If pursing the NGLRS is not done today, what assets will future commanders have to overcome these barriers by 2020? The Air Force will have 1,430 combat-coded fighter and bomber aircraft, while the Navy will field about 550 combat-coded F/A-18s and F-35s. Of those, only 36 B-1s, 16 B-2s and 32 B-52s will reach past 750 miles without requiring aerial refueling. Of those, only the B-2s will have the capability to operate at lower risk in the high-threat air defense environment. At best, the B-2 fleet could sustain four missions per day, giving future commanders the ability to strike 320 tactical-size targets daily. While the Air Force will have 776 low-observable F-22s and F-35s, these aircraft will require a significant number of air refueling sorties, which an adversary will recognize as a vulnerability. A surge in Flanker sorties, reaching out 1,000 miles from the coast or border, could overwhelm the F-22 capability and, at a minimum, chase the support aircraft out of their orbit locations. When an F-22 operates more than 750 miles from its bases, taking out its aerial refueling aircraft is just as effective as shooting down the F-22.

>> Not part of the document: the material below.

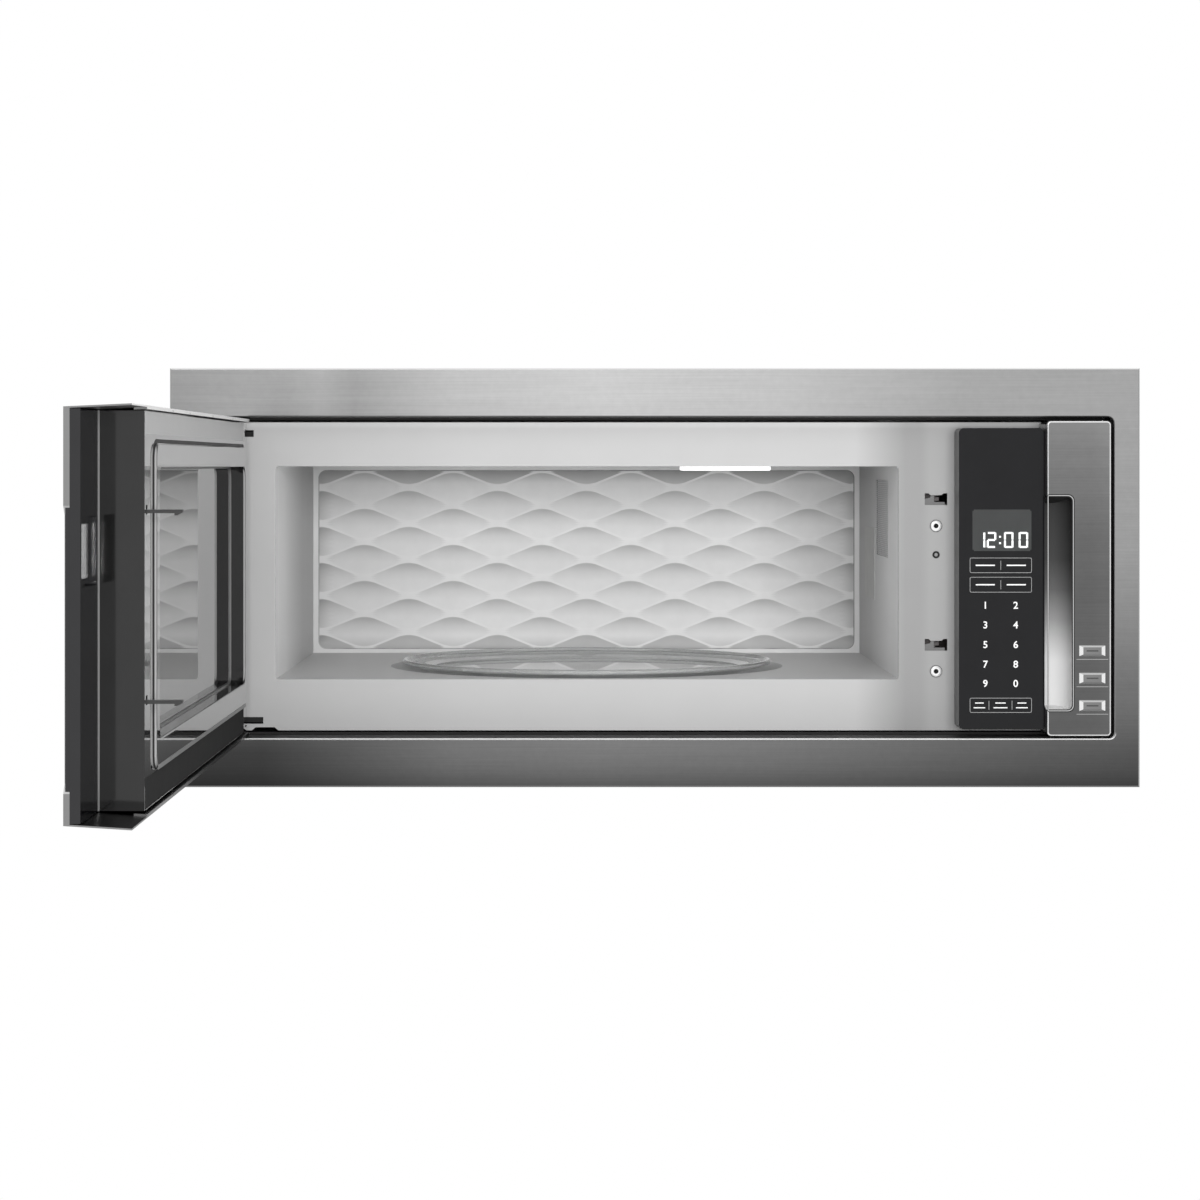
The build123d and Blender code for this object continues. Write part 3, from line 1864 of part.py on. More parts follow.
def latch_spring():
    """The spring between the latch slide's end and its seat in the door."""
    x = (hook_x0 + hook_x1) / 2
    y = (latch_bar_front + latch_bar_back) / 2
    spring = rod_z(x, y, latch_bar_top, spring_top, spring_r)
    return spring - rod_z(x, y, latch_bar_top, spring_top, spring_r - spring_wire)


def swing_open(piece):
    """Turn a door piece about the hinge from closed to open."""
    return Pos(pivot_x, pivot_y, 0) * Rot(0, 0, -90) * Pos(-pivot_x, -pivot_y, 0) * piece


fixed_nodes = {
    "trim_frame": trim_frame(),
    "mounting_frame": mounting_frame(),
    "trim_clips": trim_clips(),
    "base_pan": base_pan(),
    "wrap_cover": wrap_cover(),
    "rear_panel": rear_panel(),
    "power_gland": power_gland(),
    "front_plate": front_plate(),
    "front_screws": front_screws(),
    "cover_screws": cover_screws(),
    "bracket_screws": bracket_screws(),
    "cavity_floor": cavity_floor(),
    "cavity_liner": cavity_liner(),
    "cavity_back": cavity_back(),
    "lamp_lens": lamp_lens(),
    "lamp_holder": lamp_holder(),
    "waveguide_cover": waveguide_cover(),
    "glass_tray": glass_tray(),
    "drive_coupler": drive_coupler(),
    "turntable_motor": turntable_motor(),
    "roller_ring": roller_ring(),
    "control_bezel": control_bezel(),
    "keypad_glass": keypad_glass(),
    "display_module": display_module(),
    "control_board": control_board(),
    "right_column": right_column(),
    "pocket_liner": pocket_liner(),
    "upper_button": button(button_heights[0]),
    "middle_button": button(button_heights[1]),
    "lower_button": button(button_heights[2]),
    "button_board": button_board(),
    "interlock_bracket": interlock_bracket(),
    "door_switches": door_switches(),
    "hinge_brackets": hinge_brackets(),
    "hinge_pins": hinge_pins(),
    "waveguide": waveguide(),
    "magnetron": magnetron(),
    "power_transformer": power_transformer(),
    "hv_capacitor": hv_capacitor(),
    "blower_housing": blower_housing(),
    "blower_motor": blower_motor(),
    "blower_wheel": blower_wheel(),
    "air_duct": air_duct(),
    "filter_board": filter_board(),
    "thermal_cutouts": thermal_cutouts(),
}
for k in range(rollers):
    fixed_nodes[f"roller_{k + 1}"] = roller(k)

door_nodes = {
    "door_skin": door_skin(),
    "door_glass": door_glass(),
    "choke_frame": choke_frame(),
    "door_screen": door_screen(),
    "inner_glass": inner_glass(),
    "choke_cover": choke_cover(),
    "flap_liner": flap_liner(),
    "display_window": display_window(),
    "hinge_blocks": hinge_blocks(),
    "hinge_bushes": hinge_bushes(),
    "latch_slide": latch_slide(),
    "latch_spring": latch_spring(),
}

for name, piece in fixed_nodes.items():
    export_step(piece, f"parts/{name}.step")
for name, piece in door_nodes.items():
    export_step(swing_open(piece), f"parts/{name}.step")
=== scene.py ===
from math import cos, pi, sin

import bmesh
import bpy
from mathutils import Matrix, Vector


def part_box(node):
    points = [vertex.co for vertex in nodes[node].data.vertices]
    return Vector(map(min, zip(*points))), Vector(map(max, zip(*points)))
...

The NGLRS can also serve as a node in the joint team’s C2ISR architecture — collecting, disseminating and relaying vital, time-critical data throughout the battlespace. Thus, a single NGLRS will have a payload of versatile capabilities — effects that range from lethal to nonlethal, kinetic to nonkinetic.

In addition, the NGLRS fleet will provide capacity to the joint force. Air Force leaders expressed the intent to field 80 operational next-generation bombers — a fourfold increase in the number of long-range, survivable aircraft. If measured in terms of 2,000-pound precision weapons, the NGLRS’ lethal payload will ensure future commanders have the capacity to strike 1,376 targets at extended ranges — up from the 256 targets the 16 operational B-2s could strike now. Thus, in terms of capability and capacity, the NGLRS will enhance theater commanders’ campaigns when they must confront a nation that has added advanced air defense weapons to their inventory.

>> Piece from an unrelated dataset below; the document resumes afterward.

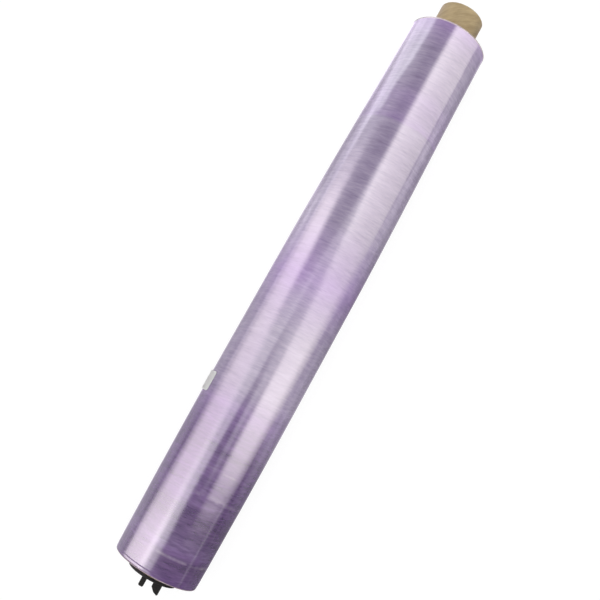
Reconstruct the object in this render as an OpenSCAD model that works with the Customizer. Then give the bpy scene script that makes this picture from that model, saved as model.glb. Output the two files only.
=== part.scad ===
// A catering roll of cling film, wound on a paperboard core.
// A moulded drive plug fills one end of the core, and the other end is open.
// A small paper tab holds the loose end of the film and lifts it.
// The roll lies on its side, and its axis is parallel to X with the plug at -X.
// Z is up, and the origin is on the ground below the middle of the length.

/* [Film] */
// Width of the film, along the axis
film_w = 450; // [320:5:600]
// Diameter of the winding where it is thickest
crown_d = 67.2; // [56:0.2:110]
// How much smaller the winding is at the plug's end
plug_end_loss = 3.6; // [0.4:0.2:6]
// How much smaller the winding is at the open end
open_end_loss = 4.8; // [0.4:0.2:6]
// Distance of the thickest stretch from the plug's end
crown_from = 150; // [60:5:200]
// Length of the thickest stretch
crown_l = 90; // [20:5:110]
// Rounding of the winding's two rims
rim_r = 1.2; // [0.4:0.1:2]
// How far the last turns stop short of the rim at the plug's end
setback_w = 3.5; // [2.2:0.1:8]
// Depth of the step that the last turns leave there
setback_t = 0.35; // [0.1:0.05:0.8]
// Step that the loose end leaves along the roll
tail_t = 0.1; // [0.04:0.02:0.4]
// Depth of the flat that the roll's weight presses into it
flat_t = 0.25; // [0.1:0.05:0.8]

/* [Winding bands] */
// Distance of the first raised band from the plug's end
band_from = 17; // [12:1:40]
// Distance from one raised band to the next
band_pitch = 45; // [20:1:90]
// Width of a raised band
band_w = 8; // [4:0.5:16]
// Height of a raised band
band_h = 0.12; // [0.04:0.02:0.4]
// Number of rings that the wander of the winding leaves on each end face
ring_n = 6; // [3:1:14]
// Largest depth of such a ring
ring_t = 0.6; // [0.1:0.1:1.2]

/* [Core] */
// Bore of the core
bore_d = 30; // [24:0.5:36]
// Wall of the core
core_wall = 2.8; // [1.5:0.1:5]
// How far the core stands out at the open end
core_open_l = 25.5; // [8:0.5:50]
// How far the core stands out at the plug's end
core_plug_l = 3.7; // [1:0.1:12]
// Chamfer on the core's outer edges
core_edge = 0.3; // [0.1:0.1:0.8]
// How much the pressed-in spigot widens the bore
press_t = 0.1; // [0.05:0.05:0.3]
// Length over which the bore comes back to its own size
press_l = 2; // [0.5:0.5:5]

/* [Plug] */
// Overhang of the flange past the core
flange_lip = 0.9; // [0.2:0.1:4]
// Thickness of the flange
flange_t = 2; // [1.2:0.1:4]
// Rounding of the flange's outer edge
flange_r = 0.5; // [0.2:0.1:0.5]
// Length of the spigot inside the core
spigot_l = 20; // [10:1:40]
// Wall of the spigot
spigot_wall = 1.8; // [1:0.1:4]
// Number of grip ribs on the spigot
rib_n = 8; // [4:1:16]
// Width of a grip rib
rib_w = 1.4; // [0.8:0.1:3]
// Height of a grip rib
rib_h = 0.5; // [0.3:0.1:1]
// Angle that the plug is turned by in the core
plug_turn = 4.5; // [-90:0.5:90]

/* [Drive lugs] */
// Height of the two lugs
lug_h = 10.3; // [5:0.1:18]
// Width of the wide lug
wide_w = 6.6; // [4.8:0.1:8]
// Depth of the wide lug
wide_d = 8; // [4:0.5:14]
// Width of the narrow lug
narrow_w = 3.8; // [2.4:0.1:8]
// Depth of the narrow lug
narrow_d = 4; // [2:0.5:10]
// Gap between the two lugs
lug_gap = 5.2; // [3:0.1:8]
// Distance of the gap's middle from the axis, towards the wide lug
gap_off = 0.9; // [0:0.1:2]
// Lead-in chamfer of the wide lug, on the side of the gap
lead_in = 2.8; // [0.6:0.1:3.4]
// How far the wide lug's tip falls from its outer edge to that chamfer
tip_fall = 1.3; // [0:0.1:3]
// Rounding at the foot of a lug
lug_foot = 0.8; // [0.3:0.1:1.2]
// Chamfer on the other edges of the lug tips
tip_edge = 0.7; // [0.2:0.1:0.9]

/* [Tab] */
// Length of the tab, along the axis
tab_l = 15; // [8:0.5:40]
// Distance of the tab from the plug's end
tab_from = 124; // [20:1:240]
// Width of the tab's stuck part, round the roll
tab_stuck_w = 12.2; // [6:0.2:24]
// How far the stuck part reaches past the loose end
tab_past = 4.4; // [1:0.2:5.6]
// Width of the tab's free part
tab_free_w = 8; // [4:0.2:16]
// Angle of the tab's stuck edge, down from the top of the roll
tab_at = 56.7; // [20:0.1:110]
// Thickness of the tab
tab_t = 0.2; // [0.1:0.05:0.5]
// Rounding of the tab's corners
tab_r = 1.6; // [0.5:0.1:2.4]

/* [Fits] */
// Clearance between the core and the innermost turn
wind_fit = 0.03; // [0.01:0.01:0.1]
// Clearance between the grip ribs and the core
rib_fit = 0.04; // [0.01:0.01:0.1]
// Thickness of the adhesive under the tab
glue_t = 0.05; // [0.02:0.01:0.1]

/* [Hidden] */

// Radii of the core, of the flange and of the turns next to the core
bore_r = bore_d / 2;
core_r = bore_r + core_wall;
wind_r = core_r + wind_fit;
flange_rad = core_r + flange_lip;
crown_r = crown_d / 2;
rib_r = bore_r + press_t - rib_fit;
spigot_r = rib_r - rib_h;

// The axis, and the middle of the whole length, as seen from the plug's end of the film
axis_z = crown_r - flat_t;
core_l = core_plug_l + film_w + core_open_l;
mid_x = (film_w + core_open_l - core_plug_l - flange_t - lug_h) / 2;

// The step that the turns make where two half turns of different centre meet
turn_shift = tail_t / 2;
crown_to = crown_from + crown_l;
stuck_a = tab_stuck_w / crown_r * 180 / PI;
past_a = tab_past / crown_r * 180 / PI;
tail_at = tab_at + stuck_a - past_a;

// Angle that the tab's curved stretch is made too long by before its edge is cut
tab_over_a = 3;

// Facets of round surfaces, and points on a rounded rim
$fn = 96;
rim_n = 3;

// Radius of the winding at a distance from the plug's end, without its bands
function crown_at(x) =
    x < crown_from ? crown_r - plug_end_loss / 2 * pow(1 - x / crown_from, 2)
    : x < crown_to ? crown_r
    : crown_r - open_end_loss / 4 * (1 - cos(180 * (x - crown_to) / (film_w - crown_to)));

// Height of the raised bands at that distance
function band_at(x) =
    let (off = abs(x - band_from - band_pitch * round((x - band_from) / band_pitch)))
    x < band_from - band_w / 2 || off > band_w / 2 ? 0 : band_h * pow(cos(180 * off / band_w), 2);

function side_r(x) = crown_at(x) + band_at(x);

// The bands that fit on the film, and the places where the side's outline has a point
band_n = floor((film_w - rim_r - band_w - band_from) / band_pitch) + 1;
side_x = [for (k = [0 : band_n - 1], j = [-2 : 2]) band_from + k * band_pitch + j * band_w / 4];

// Points of a rounded rim, from one angle to the next
function rim(centre_r, centre_x, from_a, to_a) = [
    for (k = [0 : rim_n])
        let (a = from_a + (to_a - from_a) * k / rim_n)
        [centre_r + rim_r * cos(a), centre_x + rim_r * sin(a)]
];

// Depths of the rings on an end face: they wander and end at the face's own plane
function ring_depth(k, phase) =
    k == ring_n - 1 ? 0 : ring_t * (0.5 + 0.5 * sin(phase + 137.5 * k));

// Points of an end face, from the core outwards, with its depth counted inwards
function face(outer_r, phase) = [
    for (k = [0 : ring_n - 1])
        let (step = (outer_r - wind_r) / ring_n)
        each [
            [k == 0 ? wind_r - 1 : wind_r + k * step, ring_depth(k, phase)],
            [wind_r + (k + 1) * step, ring_depth(k, phase)]
        ]
];

// Half of the winding's section, in radius and distance from the plug's end
module winding_outline() {
    shelf_r = crown_at(0) - setback_t;
    open_r = crown_at(film_w);
    plug_face = face(shelf_r - rim_r, 20);
    open_face = face(open_r - rim_r, 200);
    polygon(concat(
        plug_face,
        [for (p = rim(shelf_r - rim_r, rim_r, -90, 0)) if (p.y > 0.001) p],
        [[crown_at(setback_w) - setback_t, setback_w], [crown_at(setback_w), setback_w]],
        [for (x = side_x) [side_r(x), x]],
        [for (p = rim(open_r - rim_r, film_w - rim_r, 0, 90)) if (p.y < film_w - 0.001) p],
        [for (k = [len(open_face) - 1 : -1 : 0]) [open_face[k].x, film_w - open_face[k].y]]
    ));
}

// Puts a thing built along Z onto the roll's axis, with Z = 0 at the plug's end of the film
module on_axis() {
    translate([-mid_x, 0, axis_z]) rotate([0, 90, 0]) children();
}

// Turns a thing built towards X to an angle down from the top of the roll
module turned(down) {
    rotate([0, 0, 180 - down]) children();
}

// All turns of film as one solid: two half turns of different centre leave the loose end's step
module film() {
    color([0.72, 0.62, 0.80])
    difference() {
        on_axis() turned(tail_at) difference() {
            union() {
                rotate_extrude(angle = 180) winding_outline();
                rotate([0, 0, 180]) translate([turn_shift, 0, 0]) rotate_extrude(angle = 180)
                    translate([-turn_shift, 0]) winding_outline();
            }
            translate([0, 0, -1]) cylinder(r = wind_r, h = film_w + 2);
        }
        translate([-film_w, -crown_r, -crown_r]) cube([2 * film_w, crown_d, crown_r]);
    }
}

// Paperboard tube with square ends and a light chamfer outside, a little wider round the spigot
module core() {
    color([0.70, 0.60, 0.44])
    on_axis() translate([0, 0, -core_plug_l]) rotate_extrude() polygon([
        [bore_r + press_t, 0],
        [core_r - core_edge, 0],
        [core_r, core_edge],
        [core_r, core_l - core_edge],
        [core_r - core_edge, core_l],
        [bore_r, core_l],
        [bore_r, spigot_l + press_l],
        [bore_r + press_t, spigot_l]
    ]);
}

// Side outline of a lug: its foot is rounded, both edges of its tip are chamfered, and the tip
// may fall towards the gap
module lug_outline(width, gap_edge, fall) {
    polygon(concat(
        [[-lug_foot, -0.5], [-lug_foot, 0]],
        [for (a = [-67.5 : 22.5 : 0]) [-lug_foot + lug_foot * cos(a), lug_foot + lug_foot * sin(a)]],
        [[0, lug_h - fall - gap_edge], [gap_edge, lug_h - fall]],
        [[width - tip_edge, lug_h], [width, lug_h - tip_edge]],
        [for (a = [180 : 22.5 : 247.5])
            [width + lug_foot + lug_foot * cos(a), lug_foot + lug_foot * sin(a)]],
        [[width + lug_foot, 0], [width + lug_foot, -0.5]]
    ));
}

// A lug that stands along Z, with its gap side at X = 0 and its width along X
module lug(width, depth, gap_edge, fall) {
    translate([0, depth / 2, 0]) rotate([90, 0, 0])
        linear_extrude(depth) lug_outline(width, gap_edge, fall);
}

// Moulded plug: a flange on the core's end, a hollow ribbed spigot, and two keyed drive lugs
module end_plug() {
    color([0.12, 0.13, 0.13])
    on_axis() rotate([0, 0, plug_turn]) translate([0, 0, -core_plug_l]) {
        rotate_extrude() polygon(concat(
            [[0, -flange_t]],
            [for (a = [-90 : 22.5 : 0])
                [flange_rad - flange_r + flange_r * cos(a), flange_r - flange_t + flange_r * sin(a)]],
            [
                [flange_rad, 0],
                [spigot_r, 0],
                [spigot_r, spigot_l],
                [spigot_r - spigot_wall, spigot_l],
                [spigot_r - spigot_wall, 0],
                [0, 0]
            ]
        ));
        for (k = [0 : rib_n - 1])
            rotate([0, 0, 360 * (k + 0.5) / rib_n]) grip_rib();
        mirror([0, 0, 1]) translate([0, 0, flange_t]) {
            translate([0, lug_gap / 2 - gap_off, 0]) rotate([0, 0, 90])
                lug(narrow_w, narrow_d, tip_edge, 0);
            translate([0, -lug_gap / 2 - gap_off, 0]) rotate([0, 0, -90])
                lug(wide_w, wide_d, lead_in, tip_fall);
        }
    }
}

// Rib along the spigot, with a lead-in at its inner end and a crest that follows the bore
module grip_rib() {
    intersection() {
        translate([0, -rib_w / 2, 0]) cube([core_r, rib_w, spigot_l]);
        rotate_extrude() polygon([
            [spigot_r - spigot_wall / 2, 0],
            [rib_r, 0],
            [rib_r, spigot_l - 4 * rib_h],
            [spigot_r, spigot_l - rib_h],
            [spigot_r - spigot_wall / 2, spigot_l - rib_h]
        ]);
    }
}

// Plate that stands in the plane Y, Z with its thickness along X, and has rounded corners
module rounded_plate(from_y, to_y, length, thickness) {
    width = to_y - from_y;
    rotate([90, 0, 90]) translate([from_y, 0, 0]) linear_extrude(thickness) {
        translate([tab_r, 0]) square([width - 2 * tab_r, length]);
        translate([0, tab_r]) square([width, length - 2 * tab_r]);
        for (y = [tab_r, width - tab_r], z = [tab_r, length - tab_r])
            translate([y, z]) circle(r = tab_r);
    }
}

// Paper tab: one part follows the film over its loose end, the other stands free in line with it
module start_tab() {
    seat_r = max([for (x = [tab_from : 1 : tab_from + tab_l]) side_r(x)]) + glue_t;
    edge_y = seat_r * sin(stuck_a / 2);
    color([0.84, 0.84, 0.83])
    on_axis() translate([0, 0, tab_from]) turned(tab_at + stuck_a) {
        intersection() {
            rotate_extrude(angle = stuck_a + tab_over_a) translate([seat_r, 0]) square([tab_t, tab_l]);
            rotate([0, 0, stuck_a / 2]) rounded_plate(-edge_y - 2 * tab_r, edge_y, tab_l, crown_d);
        }
        intersection() {
            translate([seat_r, 0, 0]) rounded_plate(-tab_free_w, 2 * tab_r, tab_l, tab_t);
            translate([0, -2 * tab_free_w, 0]) cube([crown_d, 2 * tab_free_w, tab_l]);
        }
    }
}

film();
core();
end_plug();
start_tab();
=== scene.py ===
# %% [markdown]
# # A roll of cling film
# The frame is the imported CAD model: four nodes, film, core, end_plug and start_tab, in metres.
# The roll lies along X with its drive plug at -X, and its lowest line touches the ground, Z = 0.
# The film is modelled again here with a finer surface. The core, the plug and the tab keep their
# CAD meshes and get finishes of their own.

import math

import bmesh
import bpy
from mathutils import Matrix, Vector, noise


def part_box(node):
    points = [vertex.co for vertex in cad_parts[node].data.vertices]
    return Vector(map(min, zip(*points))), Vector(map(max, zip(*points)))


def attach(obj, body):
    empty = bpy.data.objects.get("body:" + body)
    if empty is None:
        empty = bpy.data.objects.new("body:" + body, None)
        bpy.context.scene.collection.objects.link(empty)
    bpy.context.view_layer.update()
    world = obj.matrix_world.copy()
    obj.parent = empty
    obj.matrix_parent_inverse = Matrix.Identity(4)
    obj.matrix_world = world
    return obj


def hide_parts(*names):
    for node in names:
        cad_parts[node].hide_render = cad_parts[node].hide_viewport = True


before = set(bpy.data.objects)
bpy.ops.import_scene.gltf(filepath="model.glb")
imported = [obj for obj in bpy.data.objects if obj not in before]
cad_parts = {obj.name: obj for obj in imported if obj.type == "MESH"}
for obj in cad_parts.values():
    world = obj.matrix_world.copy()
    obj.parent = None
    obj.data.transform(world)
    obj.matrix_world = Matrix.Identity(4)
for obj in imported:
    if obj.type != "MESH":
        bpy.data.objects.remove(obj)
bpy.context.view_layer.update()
MM = 0.001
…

Beyond benefiting the combatant commanders, the NGLRS will provide strategic options as a survivable, flexible aircraft that will enable the U.S. to project power anywhere in the world within hours. While U.S. force planners may anticipate the U.S. decision to pursue NGLRS will resonate with nations such as China or Russia, all other potential rivals will also be cognizant of America’s plan. Thus, the U.S. commitment to NGLRS will force a wide variety of potential hostile states to divert scarce funds to defense or acquiesce to U.S. aerospace capabilities. NGLRS will provide significant global leverage and influence.

The geographic distribution of potential future threats increases that leverage. The rising cost of systems and personnel indicates that the overall U.S. force posture will contract. American strategy has been to maintain a two-theater capability to deter threats if our forces are committed to a theater, but this will be increasingly difficult as the force posture contracts. Accordingly, the NGLRS could act as a strategic hedge — deterring adversary action in one theater if the main U.S. force is committed to another.

The decision to pursue NGLRS must be made based on its strategic importance and not on tactical maneuvering to balance the budget. What could be a higher modernization priority than increasing America’s future long-range striking power?

Michael Isherwood is a senior analyst at the Northrop Grumman Analysis Center.